Here is a question many business owners have not thought to ask. When was the last time you personally scrolled through ten blue links on Google to find something?
If you are honest, it has been a while. You asked ChatGPT, Gemini, Claude. You read the answer it gave and trusted it, yet never visited a single website in the process. Millions of people now do this every day, and it is rewriting the rules of how a business gets found. Most websites have not been told, or are adding a sticking plaster to an amputated limb.

There is an emerging name for the discipline that deals with this and it is called SAIO, Search Artificial Intelligence Optimisation. It concerns itself with a simple, awkward problem. Your website was built to be found by a search engine, but it was not built to be quoted by a machine that answers the question before anyone clicks anything.
SEO and SAIO are not the same job. This is the part that catches people out.
For twenty years, search engine optimisation meant climbing a list. Rank higher and get more clicks to ultimately win. The whole industry organised itself around that ladder. But when someone asks ChatGPT or gets a Google AI overview in answer to a question, there is no ladder. There is one answer, assembled from sources the machine considers “trustworthy”, and either you are cited in it or you do not exist. No second page to sit on. No slow climb. You are there, or you are invisible.

So how does a machine decide who to quote? Well, that is the whole game, and it is not the game most SEO agencies are playing.
It turns out the AI systems are not really looking for the site that ranks highest. They are looking for the source that answers a question clearly, carries genuine authority, and is structured in a way that a machine can actually read and trust. Being loud does not help. Being useful does. A small business that genuinely answers a real question well can be surfaced ahead of a giant that merely ranks, which is a refreshing reversal of the old order that almost nobody has adjusted to yet.
Will this replace normal search? Not entirely. People will still Google. But you will likely agree that the direction of travel is not up for argument, and the businesses paying attention now are the ones planting a flag while the ground is still soft.
Here is the uncomfortable bit for anyone currently paying for SEO: the colourful monthly report showing your rankings creeping up may be measuring a race that fewer people are running. Rankings and revenue used to be close cousins but they are now drifting apart. You can be putting your name at the top of a list while the actual customer, the one who asked an AI instead, never came anywhere near it.

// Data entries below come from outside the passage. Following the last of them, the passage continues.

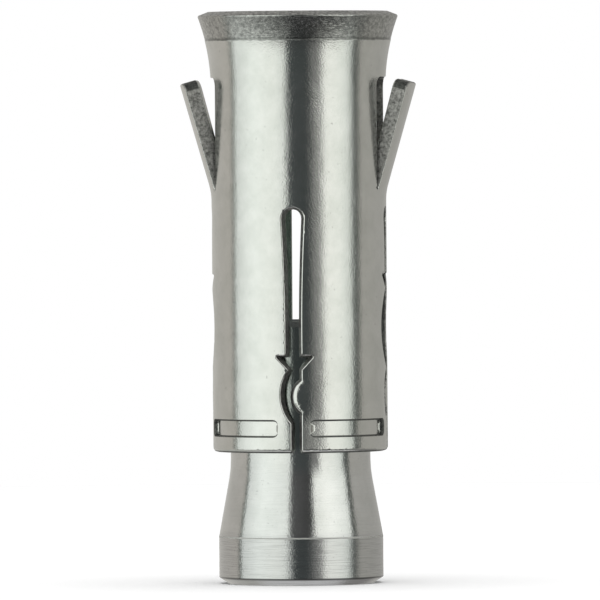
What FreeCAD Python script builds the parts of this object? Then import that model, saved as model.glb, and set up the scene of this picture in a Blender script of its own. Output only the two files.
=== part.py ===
import FreeCAD, Part
import math
import os

# Hollow ceiling anchor: a rolled sheet sleeve with a flared mouth, two barbs and four
# slotted segments, gripping the shank of a cone nut that is drawn into it by the screw.
# Millimetres, +Z towards the mouth, standing on the wide end of the cone, front slot at -Y.

# Whole anchor
overall_length = 52.0
sleeve_length = 40.0

# Sheet and rolled body of the sleeve
sheet_thickness = 1.2
sleeve_radius = 7.95
seam_gap = 1.3
end_edge_chamfer = 0.3
segment_count = 4

# Flared mouth, its bend measured on the outside of the sheet
flare_bend_radius = 18.4
flare_angle = 21.0
rim_chamfer = 0.12

# Barbs lanced out of the sheet just above the side slots
barb_bridge = 0.6
barb_length = 11.2
barb_half_angle = 19.5
barb_tilt = 16.0
barb_bend_radius = 5.3
barb_corner_radius = 0.8
shear_gap = 0.05

# Slots, measured on the outside of the sheet and from the sleeve's lower end
slot_height = 22.2
slot_half_width = 0.7
slot_end_radius = 1.0
slot_waist_half_width = 0.77
slot_waist_share = 0.6
strap_overhang = 0.5

# Arrow notch across each slot
arrow_reach = 1.75
arrow_depth = 1.25
arrow_tip_height = 0.15
arrow_neck_length = 0.05

# Round tab on one edge of each slot and the hollow that faces it
tab_height = 5.1
tab_reach = 0.76
tab_radius = 1.6
hollow_reach = 1.19
hollow_half_height = 2.4
neck_half_width = 0.46

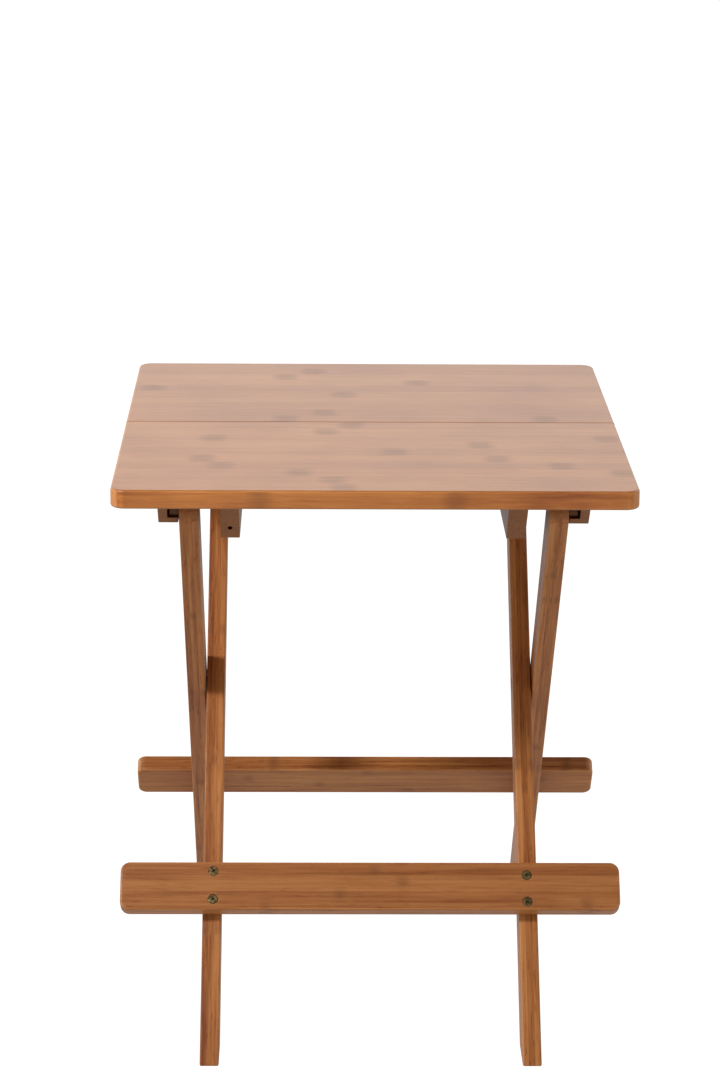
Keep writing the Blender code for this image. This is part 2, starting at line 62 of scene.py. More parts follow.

None of this is a reason to panic though, it is a reason to ask a better question of whoever handles your website. Not “where do we rank” but “when someone asks an AI about what we do, does our answer show up, and if not, why not?”
Most cannot answer that yet. The ones who can are the ones worth listening to.
The behaviour has already changed and your customers were re-routed down a different path. The only real question is whether your business is going to follow them, or keep working, diligently, for a shop window where fewer and fewer people walk past.